After years of deep therapeutic pessimism, emerging therapies offer hope for patients trapped between coma and wakefulness
The first time I saw Valerie (not her real name) she was lying on a hospital bed completely still, staring at the ceiling. She didn’t react as we entered her room. I looked at her parents standing next to her, their eyes full of hope and despair. She was so young; her life was supposed to be ahead of her, but a dramatic car accident had put all their lives on pause.
My colleagues and I evaluated her by her bedside every day for a week. We were trying desperately to detect any signs, any tiny responses, that would mean she was still there – that she could hear what we were saying; that she could feel the immense love her parents had for her. But each day, nothing.
Although the evaluations were inconclusive, there was still some hope. Using cutting-edge neuroimaging scanners and software, we had the ability to detect if Valerie, though otherwise completely incapacitated, could nonetheless listen to our instructions and so activate a specific area of her brain upon request.
Valerie’s parents waited several agonising days as we conducted these complex analyses. Finally it happened – Valerie showed some residual brain activity that suggested she could (partially) hear and understand some of our instructions. It felt like a breakthrough, but what did it mean for her? Would she continue to improve? What did she really feel? Could she understand everything we said? Would she ever be able to walk or speak again?
Answering the first question about her brain activity just led to so many more questions. That day, I decided that, even if it was an enormous challenge, I wanted to work on the development of new treatments to help patients such as Valerie recover, even a little bit.
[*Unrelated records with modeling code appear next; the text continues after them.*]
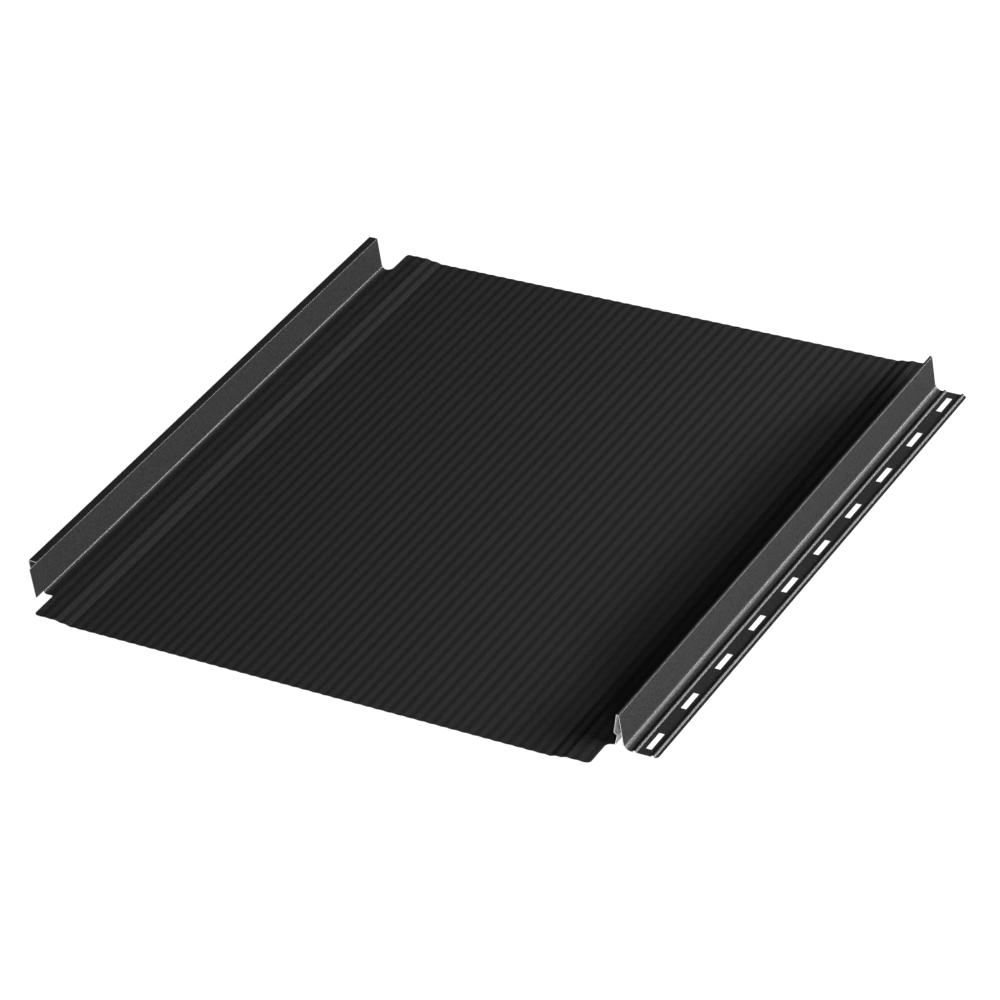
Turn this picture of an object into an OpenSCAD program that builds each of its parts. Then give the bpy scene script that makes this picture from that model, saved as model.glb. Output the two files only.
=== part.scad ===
// Standing seam roof panel: a short length of a self-locking panel, roll-formed from one coated steel sheet.
// X runs across the panel, from the hook edge (-X) to the nailing flange (+X).
// Y runs up the roof slope, with the eaves end at the front (-Y).
// Z is up and is 0 where the panel lies on a level surface.
// The origin is in the middle of the panel's outline.
// Places along the section are those of the middle of the sheet, unless the comment names a face.

/* [Sheet] */
// Thickness of the coated sheet
sheet_t = 0.5; // [0.4:0.05:0.8]
// Inside radius of the tight folds
fold_r = 0.3; // [0.3:0.1:0.8]

/* [Pan] */
// Length of the pan along the roof slope
pan_len = 534.7; // [300:0.1:1200]
// Width of the pan between its two upright walls
pan_w = 509.3; // [400:0.1:600]
// Play between the raised margin and the stiffening beads of the neighbour's flange below it
margin_play = 0.4; // [0.2:0.1:1.5]
// Rib pitches in each margin, counted from the outermost trough to the first trough of the middle
margin_pitches = 4; // [2:1:8]
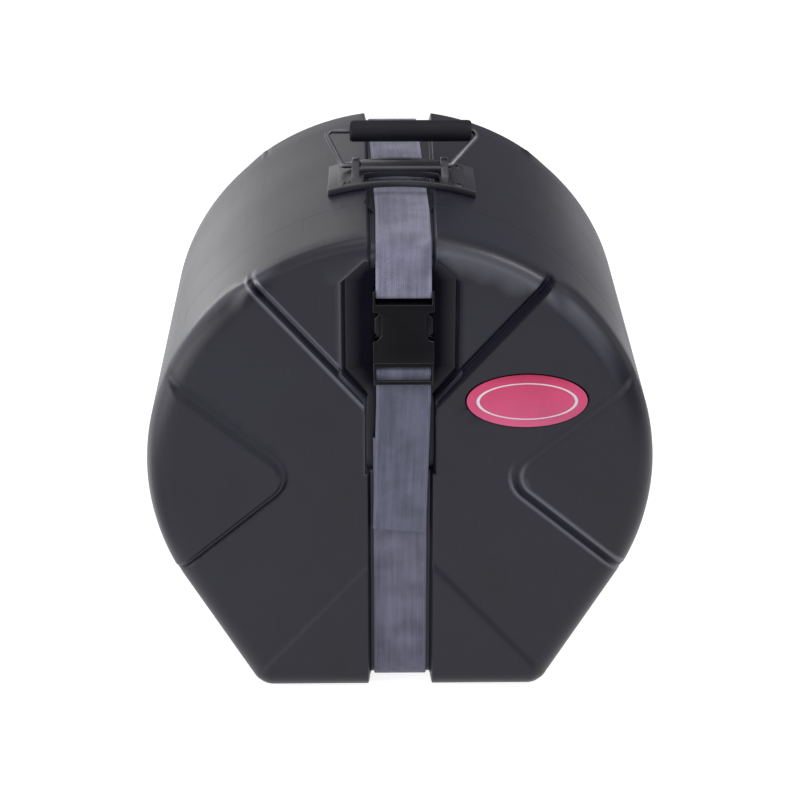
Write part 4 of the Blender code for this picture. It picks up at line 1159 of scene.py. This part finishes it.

I started working at the Coma Science Group at the University of Liège in Belgium. Our aim is to understand the neural correlates of (un)consciousness by studying patients with severe brain damage who have emerged from coma.
Thanks to the development of advanced resuscitation techniques and related advances in intensive-care treatment, in rare cases patients with severe acquired brain injury can survive even after being in a coma, yet they remain in a condition called ‘unresponsive wakefulness syndrome’ (previously known as persistent vegetative state) – that is, apparently awake but without any awareness. Or, if it’s believed they have some residual awareness, they’re said to be in a ‘minimally conscious state’. These conditions are known collectively as ‘disorders of consciousness’ (DoC).
While medical progress has undoubtedly helped to save lives, it has also created mysterious states of limbo. For example, in cases of unresponsive wakefulness syndrome, patients open their eyes but don’t express any purposeful behaviours. In a minimally conscious state, patients are almost entirely incapacitated, and yet they’re able, for instance, to track moving objects with their gaze, answer simple commands to move their feet, or squeeze someone’s hand.